After excitation of skeletal muscle, the disturbed ion homeostasis is restored by Na⁺, K⁺ ATPase of the sarcolemma and Ca²⁺ ATPase of the sarcoplasmic reticulum (SR). Contrary to Na⁺, K⁺ ATPase, the concentration and isoenzyme distribution of SR Ca²⁺ ATPase in human skeletal muscle depend on fibre type and age. In cultured human muscle cells the concentration and activity of Na⁺, K⁺ ATPase and SR Ca²⁺ ATPase increase with maturation.

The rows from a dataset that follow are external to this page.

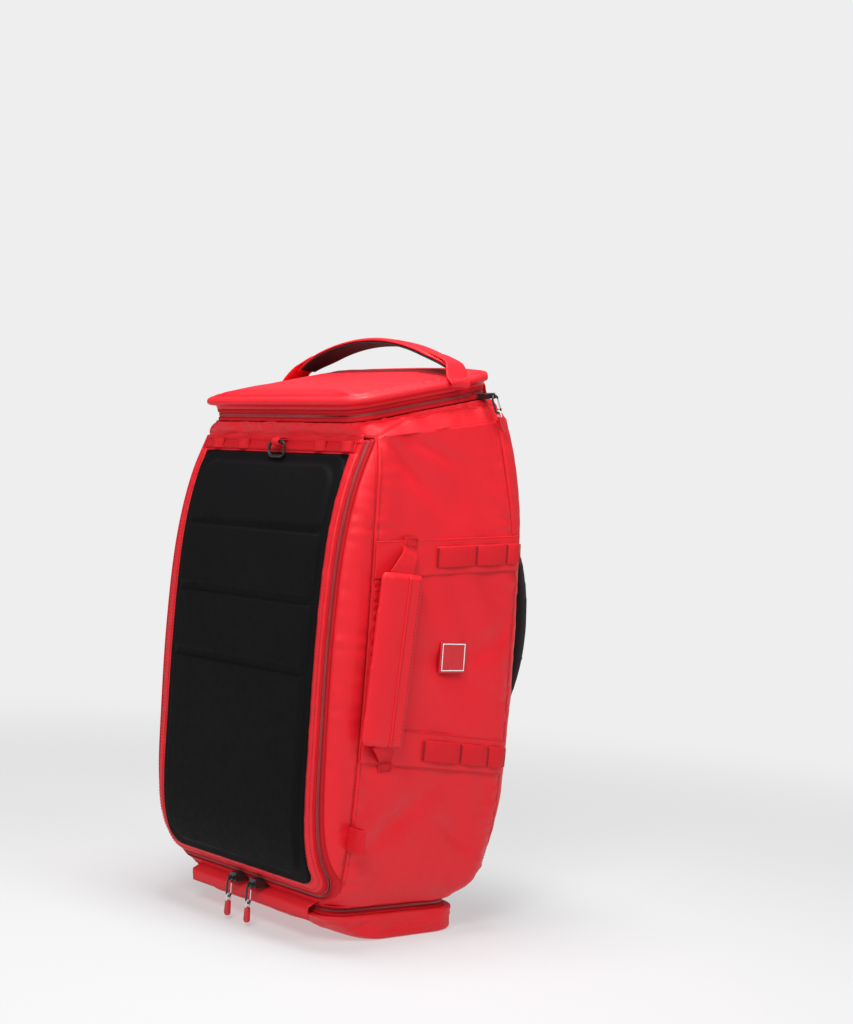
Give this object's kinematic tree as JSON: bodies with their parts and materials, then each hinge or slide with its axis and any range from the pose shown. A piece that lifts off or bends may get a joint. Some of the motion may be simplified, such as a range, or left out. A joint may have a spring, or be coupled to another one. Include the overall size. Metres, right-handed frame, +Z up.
{
  "type": "ski boot bag",
  "caption": "Tall soft-sided backpack bag for ski boots and helmet, with a moulded front cover, zipped lid, zipped base flap, carry handles and shoulder straps.",
  "frame": {"origin": "on the flat sole of the base flap, on the bag's left-right centre plane, under the middle of the body", "axes": "+Z up, +X the wearer's right, -Y the side with the moulded cover, +Y the harness side"},
  "size_m": [0.404, 0.3826, 0.7309],
  "materials": {
    "red_fabric": "coated woven polyester, soft sheen",
    "red_webbing": "ribbed woven webbing",
    "zip_tape": "knitted tape",
    "label": "woven patch with a pale border",
    "black_moulded_foam": "matt moulded foam faced with fabric",
    "black_fabric": "matt woven",
    "black_mesh": "spacer mesh over foam",
    "grey_lining": "matt lining",
    "foam": "closed-cell foam",
    "black_plastic": "satin",
    "black_metal": "satin black",
    "wire": "bright wire",
    "white_cord": "braided",
    "red_rubber": "satin"
  },
  "bodies": {
    "bag": {"back_frame_sheet": "black_plastic", "back_pad": "black_mesh", "back_panel": "red_fabric", "base_zip_body_tape": "zip_tape", "bottom_panel": "red_fabric", "collar": "red_fabric", "front_gusset": "red_fabric", "front_zip_body_tape": "zip_tape", "harness_buckles": "black_plastic", "harness_webbing": "black_fabric", "harness_yoke": "black_fabric", "ladder_webbing": "red_webbing", "left_shoulder_strap": "black_mesh", "left_side_panel": "red_fabric", "lid_zip_collar_tape": "zip_tape", "padded_divider": "grey_lining", "right_shoulder_strap": "black_mesh", "right_side_panel": "red_fabric", "side_bands": "red_fabric", "side_handle_anchors": "red_webbing", "side_label_patch": "label", "side_lash_loops": "red_webbing"},
    "front_cover": {"front_zip_cover_tape": "zip_tape", "front_cover_fabric": "red_fabric", "front_cover_binding": "red_fabric", "front_moulded_panel": "black_moulded_foam", "cover_daisy_webbing": "red_webbing", "gear_hook_tab": "red_webbing"},
    "gear_hook": {"gear_hook_frame": "black_plastic"},
    "gear_hook_arm_body": {"gear_hook_arm": "black_plastic"},
    "lid": {"lid_zip_lid_tape": "zip_tape", "lid_cover": "red_fabric", "lid_foam": "foam", "top_handle_anchors": "red_fabric"},
    "top_handle": {"top_handle_cover": "red_fabric", "top_handle_lining": "black_fabric"},
    "base_flap": {"base_flap_cover": "red_fabric", "base_stiffener_board": "black_plastic", "base_flap_foam": "foam", "base_zip_flap_tape": "zip_tape"},
    "right_side_handle": {"right_handle_grip": "red_fabric", "right_handle_webbing": "red_webbing"},
    "left_side_handle": {"left_handle_grip": "red_fabric", "left_handle_webbing": "red_webbing"},
    "front_zip_left_slider_body": {"front_zip_left_slider": "black_metal"},
    "front_zip_left_ring_body": {"front_zip_left_pull_ring": "black_metal"},
    "front_zip_left_gate_body": {"front_zip_left_pull_gate": "wire"},
    "front_zip_left_cord_body": {"front_zip_left_pull_cord": "white_cord", "front_zip_left_pull_tip": "red_rubber"},
    "front_zip_right_slider_body": {"front_zip_right_slider": "black_metal"},
    "front_zip_right_ring_body": {"front_zip_right_pull_ring": "black_metal"},
    "front_zip_right_gate_body": {"front_zip_right_pull_gate": "wire"},
    "front_zip_right_cord_body": {"front_zip_right_pull_cord": "white_cord", "front_zip_right_pull_tip": "red_rubber"},
    "lid_zip_slider_body": {"lid_zip_slider": "black_metal"},
    "lid_zip_ring_body": {"lid_zip_pull_ring": "black_metal"},
    "lid_zip_gate_body": {"lid_zip_pull_gate": "wire"},
    "lid_zip_cord_body": {"lid_zip_pull_cord": "white_cord", "lid_zip_pull_tip": "red_rubber"}
  },
  "joints": [
    {"name": "front_cover_hinge", "type": "hinge", "parent": "bag", "child": "front_cover", "pos_m": [0, -0.1215, 0.5925], "axis": [-1, 0, 0], "range_deg": [0, 72]},
    {"name": "gear_hook_swing", "type": "hinge", "parent": "front_cover", "child": "gear_hook", "pos_m": [0.014, -0.137, 0.586], "axis": [-1, 0, 0], "range_deg": [0, 70]},
    {"name": "gear_hook_arm_hinge", "type": "hinge", "parent": "gear_hook", "child": "gear_hook_arm_body", "pos_m": [0.028, -0.137, 0.5834], "axis": [0, 1, 0], "range_deg": [0, 20], "stiffness_Nm_per_rad": 0.02},
    {"name": "lid_hinge", "type": "hinge", "parent": "bag", "child": "lid", "pos_m": [0, 0.09986, 0.67522], "axis": [-1, 0, 0], "range_deg": [0, 110]},
    {"name": "top_handle_tilt", "type": "hinge", "parent": "lid", "child": "top_handle", "pos_m": [0, 0.022, 0.68971], "axis": [1, 0, 0], "range_deg": [-20, 20], "stiffness_Nm_per_rad": 0.6},
    {"name": "base_flap_hinge", "type": "hinge", "parent": "bag", "child": "base_flap", "pos_m": [0, -0.1165, 0.04], "axis": [-1, 0, 0], "range_deg": [0, 70]},
    {"name": "right_handle_swing", "type": "hinge", "parent": "bag", "child": "right_side_handle", "pos_m": [0.194, -0.046, 0.47], "axis": [0, 0.0604, 0.9982], "range_deg": [0, 80]},
    {"name": "left_handle_swing", "type": "hinge", "parent": "bag", "child": "left_side_handle", "pos_m": [-0.194, -0.046, 0.47], "axis": [0, -0.0604, -0.9982], "range_deg": [0, 80]},
    {"name": "front_zip_left_run", "type": "slide", "parent": "bag", "child": "front_zip_left_slider_body", "axis": [-1, 0, 0], "range_m": [0, 0.085]},
    {"name": "front_zip_left_ring_swing", "type": "hinge", "parent": "front_zip_left_slider_body", "child": "front_zip_left_ring_body", "pos_m": [-0.016, -0.136, 0.051], "axis": [-1, 0, 0], "range_deg": [0, 60]},
    {"name": "front_zip_left_gate_hinge", "type": "hinge", "parent": "front_zip_left_ring_body", "child": "front_zip_left_gate_body", "pos_m": [-0.0118, -0.136, 0.0455], "axis": [0, 1, 0], "range_deg": [0, 22], "stiffness_Nm_per_rad": 0.01},
    {"name": "front_zip_left_cord_swing", "type": "hinge", "parent": "front_zip_left_ring_body", "child": "front_zip_left_cord_body", "pos_m": [-0.016, -0.136, 0.0286], "axis": [-1, 0, 0], "range_deg": [0, 70]},
    {"name": "front_zip_right_run", "type": "slide", "parent": "bag", "child": "front_zip_right_slider_body", "axis": [1, 0, 0], "range_m": [0, 0.085]},
    {"name": "front_zip_right_ring_swing", "type": "hinge", "parent": "front_zip_right_slider_body", "child": "front_zip_right_ring_body", "pos_m": [0.024, -0.136, 0.051], "axis": [-1, 0, 0], "range_deg": [0, 60]},
    {"name": "front_zip_right_gate_hinge", "type": "hinge", "parent": "front_zip_right_ring_body", "child": "front_zip_right_gate_body", "pos_m": [0.0282, -0.136, 0.0455], "axis": [0, 1, 0], "range_deg": [0, 22], "stiffness_Nm_per_rad": 0.01},
    {"name": "front_zip_right_cord_swing", "type": "hinge", "parent": "front_zip_right_ring_body", "child": "front_zip_right_cord_body", "pos_m": [0.024, -0.136, 0.0286], "axis": [-1, 0, 0], "range_deg": [0, 70]},
    {"name": "lid_zip_run", "type": "slide", "parent": "bag", "child": "lid_zip_slider_body", "axis": [0, -0.9696, -0.2446], "range_m": [0, 0.06]},
    {"name": "lid_zip_ring_swing", "type": "hinge", "parent": "lid_zip_slider_body", "child": "lid_zip_ring_body", "pos_m": [0.177, 0.06312, 0.66162], "axis": [0, -0.8829, -0.4695], "range_deg": [0, 70]},
    {"name": "lid_zip_gate_hinge", "type": "hinge", "parent": "lid_zip_ring_body", "child": "lid_zip_gate_body", "pos_m": [0.177, 0.06941, 0.65874], "axis": [-1, 0, 0], "range_deg": [0, 22], "stiffness_Nm_per_rad": 0.01},
    {"name": "lid_zip_cord_swing", "type": "hinge", "parent": "lid_zip_ring_body", "child": "lid_zip_cord_body", "pos_m": [0.177, 0.07363, 0.64185], "axis": [0, -0.8829, -0.4695], "range_deg": [0, 70]}
  ]
}
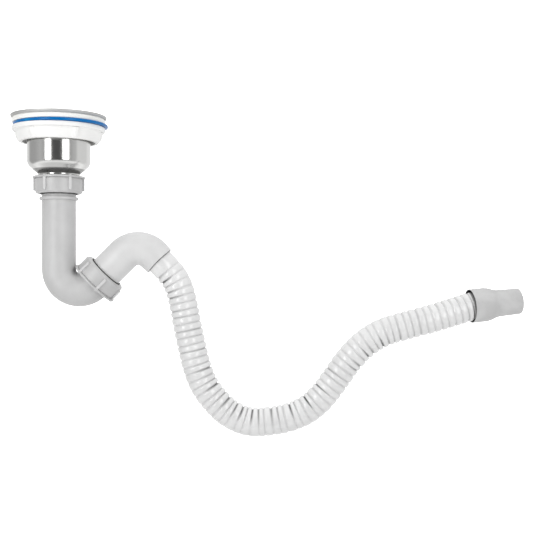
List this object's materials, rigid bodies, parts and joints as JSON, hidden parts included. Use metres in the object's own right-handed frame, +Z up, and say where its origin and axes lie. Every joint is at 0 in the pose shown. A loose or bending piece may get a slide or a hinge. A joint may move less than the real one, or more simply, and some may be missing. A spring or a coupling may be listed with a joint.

In skeletal muscle and cultured muscle cells of patients suffering from myotonic dystrophy (MyD), the activity and the concentration of both Na⁺, K⁺ ATPase and SR Ca²⁺ ATPase are decreased by about 40%. In addition, we measured in cultured MyD muscle cells at rest an increased cytosolic Ca²⁺ concentration ([Ca²⁺]_i) caused by active voltage‐operated Ca²⁺ channels, which are inactive in resting control cells. However, the restoration of a stimulus‐induced Ca²⁺ transient is unaffected. A differentiation‐related disturbance of membranes or a modulation defect of membrane proteins may play a role in MyD.

In skeletal muscle and cultured muscle cells of patients suffering from Brody's disease, which is characterized by impaired muscle relaxation, the SR Ca²⁺ ATPase activity is reduced by about 50%, but the concentrations of total SR Ca²⁺ ATPase and the predominant SERCA1 isoform are normal. Diseased muscle cells show a delayed restoration of [Ca²⁺]_i after stimulation, which might be explained by structural modifications of SERCA1. Reduction of the Ca²⁺ release by drugs balances the excitation–relaxation cycle of the pathological cells.